# Need Help With S-Off......HELP!



## johio360 (Mar 22, 2012)

i own a galaxy nexus.....my wife owns an evo 4g. she wanted me to root it so i didi put cm7 on her phone i did not do s-off its still s-on her phone is glitchy and it wont let me boot into recovery to change roms. i am assuming this is because i did not turn s-off......i tried pulling up a forum, but every forum i went to the links are all broken for the files i need, this is a nightmare. my wife is leaving this thursday to Massachusetts with the kids and i gotta stay here for work i need to be able to call her. I need instructions and the files to do s-off. SOMEBODY HELP!!!!!!!


----------



## Captain_Throwback (Sep 2, 2011)

I replied to your other thread.


----------



## Gbear09 (Dec 6, 2011)

Captain_Throwback said:


> I replied to your other thread.


anybody know where that other thread is?? Trying to turn s-off myself.

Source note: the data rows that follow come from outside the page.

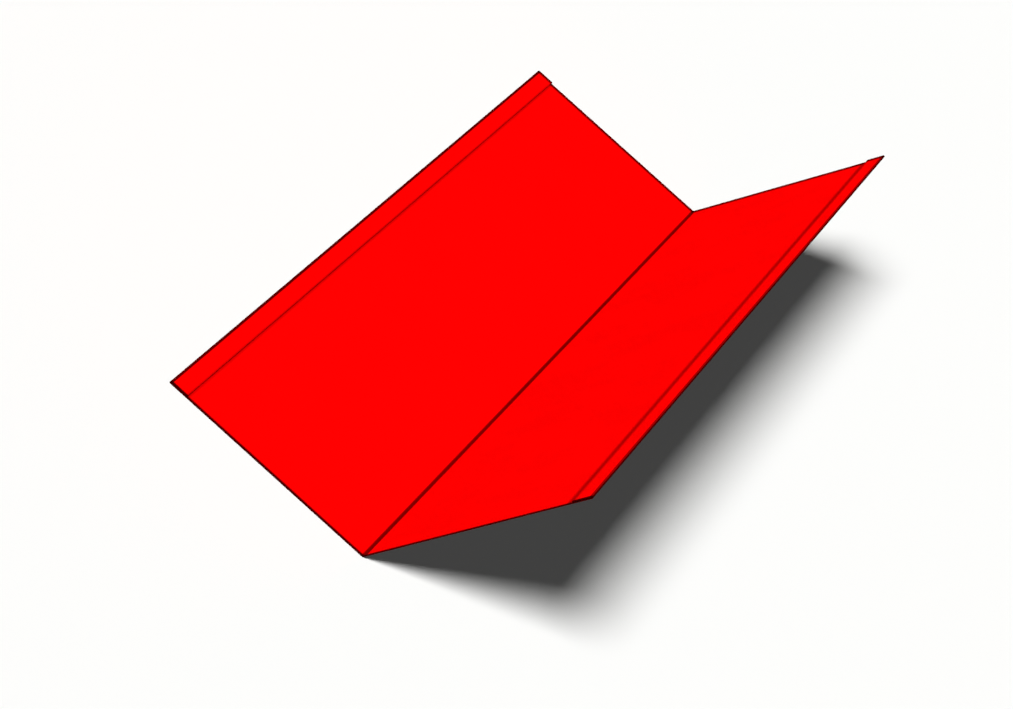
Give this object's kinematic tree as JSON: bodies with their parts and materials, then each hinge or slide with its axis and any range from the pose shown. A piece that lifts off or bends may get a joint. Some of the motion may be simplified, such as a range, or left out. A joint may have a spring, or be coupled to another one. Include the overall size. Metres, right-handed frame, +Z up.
{
  "type": "valley flashing",
  "caption": "V-shaped roof valley flashing folded from one painted steel sheet, its long edges hemmed back, that carries rainwater down the valley between two roof slopes.",
  "frame": {"origin": "on the floor under the middle of the part's box, as it lies unheld on its flat wing", "axes": "+Y along the fold and +Z up; the flat wing lies towards -X from the fold and the raised wing leans up towards +X, 60 degrees above the floor"},
  "size_m": [0.3446, 1, 0.1999],
  "materials": {
    "red_paint": "matt"
  },
  "bodies": {
    "root": {"valley_flashing": "red_paint"}
  },
  "joints": []
}
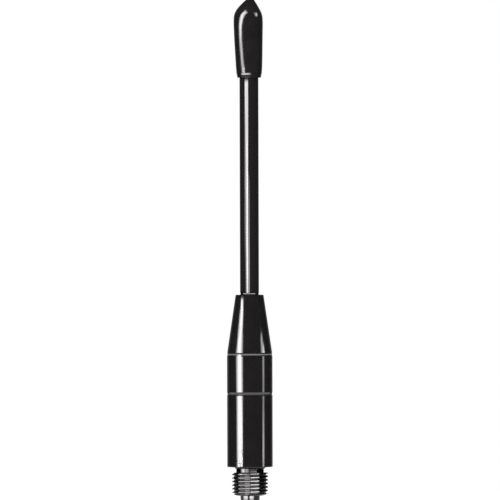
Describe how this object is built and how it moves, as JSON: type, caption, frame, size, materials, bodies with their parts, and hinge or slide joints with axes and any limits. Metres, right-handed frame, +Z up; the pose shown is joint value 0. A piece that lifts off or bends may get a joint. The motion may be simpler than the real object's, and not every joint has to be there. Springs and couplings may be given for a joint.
{
  "type": "rod antenna",
  "caption": "Short flexible rod antenna with a soft tip cap, a tapered base that holds a loading coil, and a fine-threaded coaxial stud with a centre contact.",
  "frame": {"origin": "centre of the lower housing's flat foot, the face that seats on the set", "axes": "+Z up the rod towards the tip cap, -Z along the threaded stud, X and Y across the rod"},
  "size_m": [0.01, 0.01, 0.1135],
  "materials": {
    "cap_vinyl": "glossy soft vinyl",
    "sheath_plastic": "glossy black sheath",
    "housing_plastic": "polished black moulding",
    "seal_rubber": "black rubber",
    "black_nickel": "dark plated metal",
    "bright_nickel": "bright plated metal",
    "tinned_brass": "lightly tinned brass",
    "spring_steel": "drawn spring steel",
    "copper_wire": "enamelled copper",
    "white_insulator": "white fluoroplastic",
    "former_plastic": "natural nylon"
  },
  "bodies": {
    "root": {"tip_cap": "cap_vinyl", "rod_sheath": "sheath_plastic", "whip_core": "spring_steel", "rod_ferrule": "bright_nickel", "rod_seal": "seal_rubber", "upper_housing": "housing_plastic", "lower_housing": "housing_plastic", "seam_seal": "seal_rubber", "whip_tag": "tinned_brass", "whip_washer": "spring_steel", "whip_nut": "tinned_brass", "loading_coil": "copper_wire", "coil_former": "former_plastic", "pin_tag": "tinned_brass", "pin_washer": "spring_steel", "pin_nut": "tinned_brass", "upper_insulator": "white_insulator", "connector_body": "black_nickel", "lower_insulator": "white_insulator", "contact_pin": "black_nickel", "neck_seal": "seal_rubber"}
  },
  "joints": []
}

Havent found a decent answer yet.


----------



## CNexus (Nov 23, 2012)

Gbear09 said:


> anybody know where that other thread is?? Trying to turn s-off myself. Havent found a decent answer yet.


To go s-off, unlock your bootloader then downgrade to froyo and then use revolutionary.io or unrevoked.com (unrevokedForever app) to achieve s-off

Sent from my PG06100 using Tapatalk 2


----------